Эта идея, высказанная в конце статьи вместе с пожеланием автору «не быть окончательно убежденным в том, что он все знает, иначе он утратит способность к пониманию», перекликалась с зачином платоновской рецензии и определением пришвинского стремления уйти в «край непуганых птиц» как «самохарактеристики испуганного человека». «Возможно, что у человека есть основание для испуга, возможно, у него есть причина искать эту „непуганую“ страну, созерцая с раздражением, страхом или в отвращении современный человеческий род. Но, несомненно, стремление уйти в „непуганую“ страну, укрыться там хотя бы на время, содержит в себе недоброе чувство — отделиться от людей и сбросить с себя нагрузку общей участи, из-за неуверенности, что деятельность людей приведет их к истине, к высшему благу, к прекрасной жизни».
Психологически все объяснимо, но в этих строках больше личного, платоновского, а не пришвинского. Пришвин ничем напуган не был, он писал в дневнике, что просидел все сталинские годы как отрок в огненной пещи и даже в 1937-м его не покидала уверенность, что лично его репрессии не коснутся. Платонову же ужас, страх и не только за себя был ведом, а идея ухода в гриновскую Гринландию ли, в пришвинскую Дриандию ли, уклонение от общей судьбы были неприемлемы и рассматривались как капитуляция перед действительностью. Если вспомнить метафору истории как кипящего чана, куда, по выражению Пришвина, бросился в октябре 1917 года Александр Блок, а сам Берендей так и простоял на краю, то Платонов не просто в этот чан бросился — он из него никуда не выбирался, и недаром антагонистом и Александра Грина, и Михаила Пришвина стал для него Николай Островский, которого создатель «Чевенгура» глубоко полюбил, в чьей трагической судьбе увидел лучшее, что было в современной ему литературе.
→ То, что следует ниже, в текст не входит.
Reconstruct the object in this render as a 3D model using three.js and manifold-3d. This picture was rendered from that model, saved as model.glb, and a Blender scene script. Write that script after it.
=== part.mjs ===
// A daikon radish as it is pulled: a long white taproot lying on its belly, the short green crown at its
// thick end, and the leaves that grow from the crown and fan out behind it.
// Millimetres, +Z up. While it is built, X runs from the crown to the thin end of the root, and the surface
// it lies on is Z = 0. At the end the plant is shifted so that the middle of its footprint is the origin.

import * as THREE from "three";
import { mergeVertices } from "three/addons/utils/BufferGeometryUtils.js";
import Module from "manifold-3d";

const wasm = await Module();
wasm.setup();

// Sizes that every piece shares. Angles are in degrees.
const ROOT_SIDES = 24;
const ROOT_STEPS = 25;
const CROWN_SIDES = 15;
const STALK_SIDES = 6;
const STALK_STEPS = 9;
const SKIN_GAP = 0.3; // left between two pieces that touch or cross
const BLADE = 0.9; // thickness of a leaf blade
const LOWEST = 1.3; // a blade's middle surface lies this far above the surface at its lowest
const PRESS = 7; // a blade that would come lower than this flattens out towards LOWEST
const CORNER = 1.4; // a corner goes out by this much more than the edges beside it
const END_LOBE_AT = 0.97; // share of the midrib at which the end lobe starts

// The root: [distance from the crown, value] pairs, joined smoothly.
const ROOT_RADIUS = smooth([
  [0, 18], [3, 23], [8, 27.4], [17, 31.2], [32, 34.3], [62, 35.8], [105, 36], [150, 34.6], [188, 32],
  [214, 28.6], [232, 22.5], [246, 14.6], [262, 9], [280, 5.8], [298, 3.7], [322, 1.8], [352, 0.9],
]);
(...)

На опубликованную в сдвоенном десятом-одиннадцатом номере «Литературного критика» за 1937 год статью «Павел Корчагин» отбрасывало отблеск двадцатилетие революции, но дело было не в юбилейном торжище. Платонов начал с того, что сравнил мучающегося и горько жалующегося на свою жизнь Пушкина с изможденным, слепым, полуумершим Николаем Островским, прожившим жизнь так, что «у него никогда не появилось желания проклясть свою участь». «Причина этому, очевидно, в том, что сущность самого исторического времени переменилась. Тогда, при Пушкине, шла предыстория человечества; всеобщего исторического смысла жизни не было в сознании людей, или он, этот смысл, смутно предчувствовался лишь немногими… В эпоху Пушкина не было такого народного, идейного, осмысленного родства людей, как сейчас; силы отдельного человека рассеивались в одиночестве, а не приумножались в воодушевленном соревновании и взаимопомощи с другими людьми, — и вот почему гениальный Пушкин доходил иногда до отчаяния, а внешне полумертвый Островский был счастливым».
Верил ли Платонов в то, что писал? Скажем так, он хотел верить, и в Островском, в его человеческой, писательской судьбе находил для своей веры опору, живое, личностное доказательство. Он не присоединялся к «хору голосов, восхваляющих Корчагина и Островского», в чем с легкостью много лет спустя его обвиняли либерально мыслящие историки литературы, но почувствовал в Островском родственную душу если не с самим собой, то с героями своей юности — Копенкиным, Чепурным, Пашинцевым… Не по художественному, а по человеческому таланту два писателя были в чем-то близки, и точно так же, сравнивая Островского с Пушкиным, Платонов ни на секунду не допускал мысли об уподоблении их художественного дара, но сопоставлял на ином, личностном уровне как выразителей своих эпох.